The name of the country in the Gleditsch-Ward system of states, or the official name of the entity (for non-sovereign entities and states not in the Gleditsch and Ward system of states) or else a common name for disputed cases that do not have an official name (e.g., Western Sahara, Hyderabad). The Gleditsch and Ward scheme sometimes indicates the common name of the country and (in parentheses) the name of an earlier incarnation of the state: thus, they have Germany (Prussia), Russia (Soviet Union), Madagascar (Malagasy), etc. For details, see Gleditsch, Kristian S. & Michael D. Ward. 1999. "Interstate System Membership: A Revised List of the Independent States since 1816." International Interactions 25: 393-413. The list can be found at http://privatewww.essex.ac.uk/~ksg/statelist.html.

GWn

Gleditsch and Ward's numeric country code, from the Gleditsch and Ward list of independent states.

cown

The Correlates of War numeric country code, 2016 version.

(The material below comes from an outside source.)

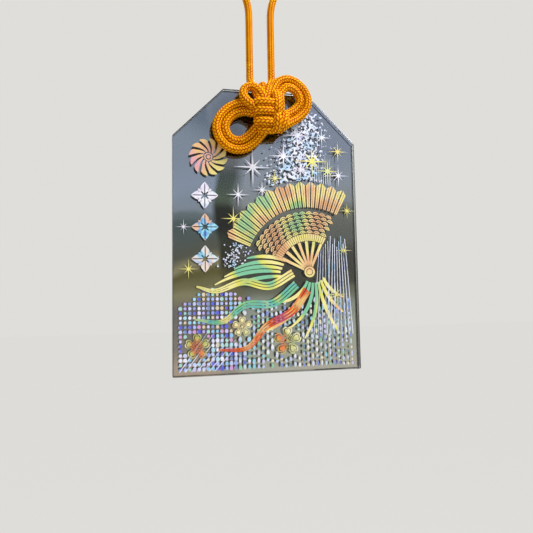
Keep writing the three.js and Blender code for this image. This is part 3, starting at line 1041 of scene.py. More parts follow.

This differs from Gleditsch and Ward's numeric country code in a few cases. See http://www.correlatesofwar.org/data-sets/state-system-membership for the full list.

in_GW_system

Whether the state is "in system" (that is, is independent and sovereign), according to Gleditsch and Ward, for this particular date. Matches at the end of the year; so, for example South Vietnam 1975 is FALSE because, according to Gleditsch and Ward, the country ended on April 1975 (being absorbed by North Vietnam). It is also TRUE for dates beyond 2012 for countries that did not end by then, depsite the fact that the Gleditsch and Ward list has not been updated since.

Note

The datasets downloaded by the download_* family of functions are not directly available in this package. You will always need to directly download them in order to use them.